Sytuacja na stacjach paliw w Polsce zaczyna wymykać się spod kontroli. Kierowcy mogą mieć problem, aby wiedzieć ile realnie kosztuje diesel lub benzyna. Tankując po stawce widocznej na dystrybutorze lub pylonie nie będziemy mieć pewności, czy mocno nie przepłacamy. Wiemy już skąd to zamieszanie.
Szalone obniżki
Z pozoru sytuacja jest bardzo korzystna, bo Polacy płacą za paliwo coraz mniejsze pieniądze, a będzie jeszcze taniej. Dzieje się tak za sprawą już ok. 2-tygodniowego trendu spadkowego cen paliw w hurcie. Rafinerie z dnia na dzień sprzedają diesel i benzynę za coraz mniejsze pieniądze. W efekcie koszty dla operatorów stacyjnych potrafią diametralnie zmienić się w ciągu 24 godzin.
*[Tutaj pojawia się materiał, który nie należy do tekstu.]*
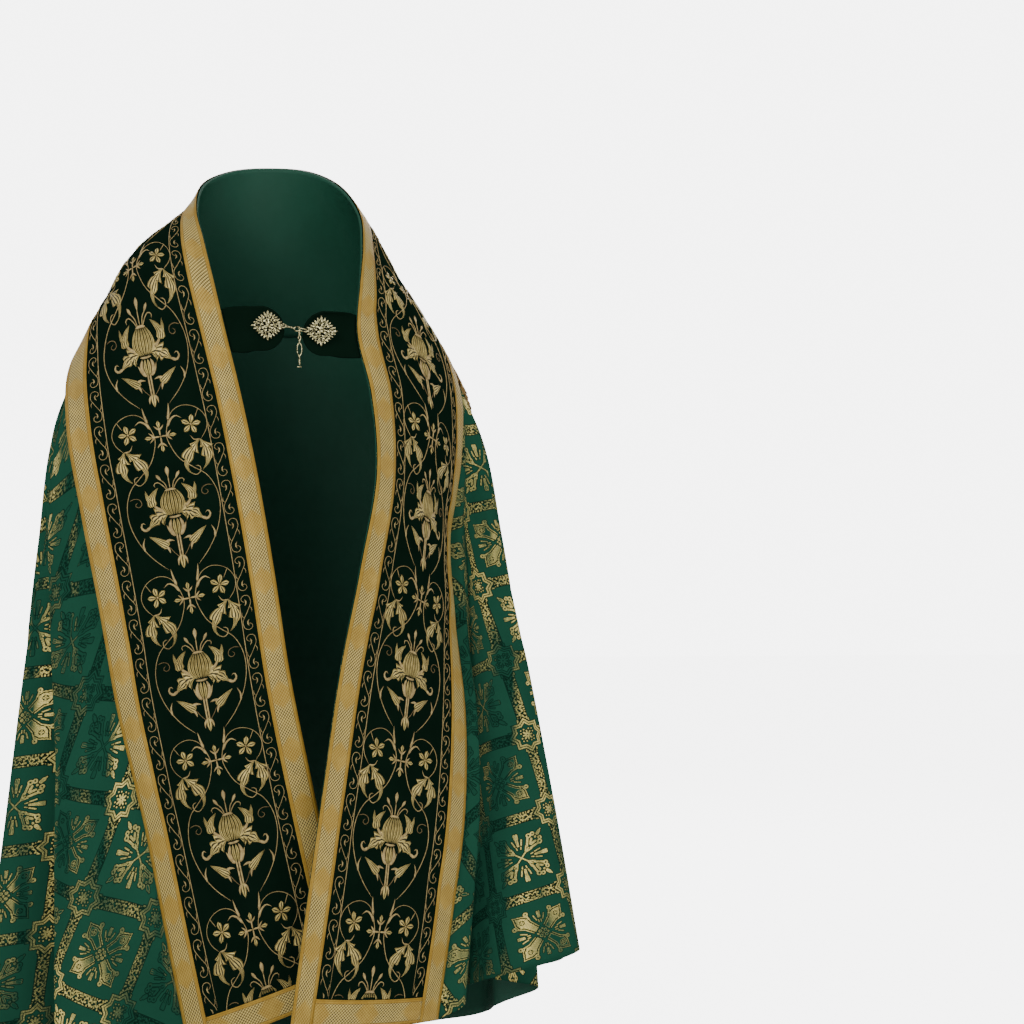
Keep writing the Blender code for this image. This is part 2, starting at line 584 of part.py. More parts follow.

Im późniejsza dostawa, tym większa szansa, że paliwo będzie tańsze. Najnowsze badanie e-petrol.pl wskazuje, że są już stacje w Polsce, które oferują benzynę 95-oktanową za… 6,12 zł/l. Z kolei w przypadku oleju napędowego odnotowano sprzedaż po stawce 6,00 zł/l. Jednak nikt nie ma wątpliwości, że te skrajne minima będą jeszcze niższe. Znajomość realnej ceny za litr wybranego paliwa jest teraz abstrakcją. Różnice cenowe na pobliskiej stacji mogą sięgać kilkudziesięciu groszy na litrze. Bez dobrego rozeznania trzeba tankować w ciemno i liczyć, że się nie przepłaca.
Ile kosztują diesel, benzyna i LPG?
Na dzień 12 września 2023 r. analitycy e-petrol.pl odnotowali, że benzyna 95-oktanowa potaniała średnio o 21 gr/l. To oznacza poziom 6,39 zł/l, ale lokalnie ceny są już dużo niższe. W województwach opolskim, pomorskim i świętokrzyskim Pb95 tankuje się średnio po 6,37 zł/l. Drogo jest jeszcze w woj. zachodniopomorskim (6,52 zł/l), ale spadki cen i tam to kwestia dni.

Eksperci e-petrol.pl sporą obniżkę, bo o 18 gr/l, zauważyli też w przypadku oleju napędowego. Diesel kosztuje już średnio 6,25 zł/l, ale w Świętokrzyskiem zazwyczaj jest to już 6,22 zł/l. Diesel w cenie znanej z zeszłego tygodnia (6,42 zł/l) tankuje się jeszcze m.in. w woj. lubelskim. Nie ma jednak wątpliwości co do tego, że najbliższe dostawy na tamtejsze stacje umożliwią korekty cen w dół.
Z obniżek nie mogą się cieszyć jedynie tankujący autogaz, bo ten dość wyraźnie drożeje. W ciągu tygodnia stawki za LPG poszybowały o 7 gr/l do średniego poziomu 2,89 zł/l. Tani autogaz uchował się jeszcze w woj. kujawsko-pomorskim (2,77 zł/l). Drogie LPG tradycyjnie straszy na pylonach w woj. dolnośląskim. Tam stacje życzą sobie za to paliwo już średnio 2,99 zł/l, a zatem pojawia się na niektórych też trójka z przodu.
Skąd te ostre zmiany cen?
Te rozbieżne trendy w przypadku LPG i paliw podstawowych (diesel, benzyna) nie są przypadkowe. Autogaz jest w Polsce importowany i jego cenę dyktuje sytuacja na rynku międzynarodowym. Nieco inaczej jest w przypadku diesla i benzyny, bowiem część rynku zaopatruje krajowa produkcja. Polskie rafinerie wyraźnie grają na zdławienie cen paliw. Prawdopodobnie ma to na celu wsparcie NBP w zmniejszeniu inflacji, a należy też pamiętać o zbliżających się wyborach.

Jeśli spojrzymy na rynek międzynarodowy to nie widać za bardzo uzasadnienia tych mocnych spadków cen w hurcie. Ropa jest najdroższa od 11 miesięcy (ponad 92 dolary za baryłkę), a tym samym w górę idą też ceny paliw gotowych w Europie. Na dodatek po ostatnim mocnym cięciu stóp procentowych, wyraźnemu osłabieniu uległa polska waluta. Kurs dolara to już ok. 4,31 – najwięcej od przełomu marca i kwietnia.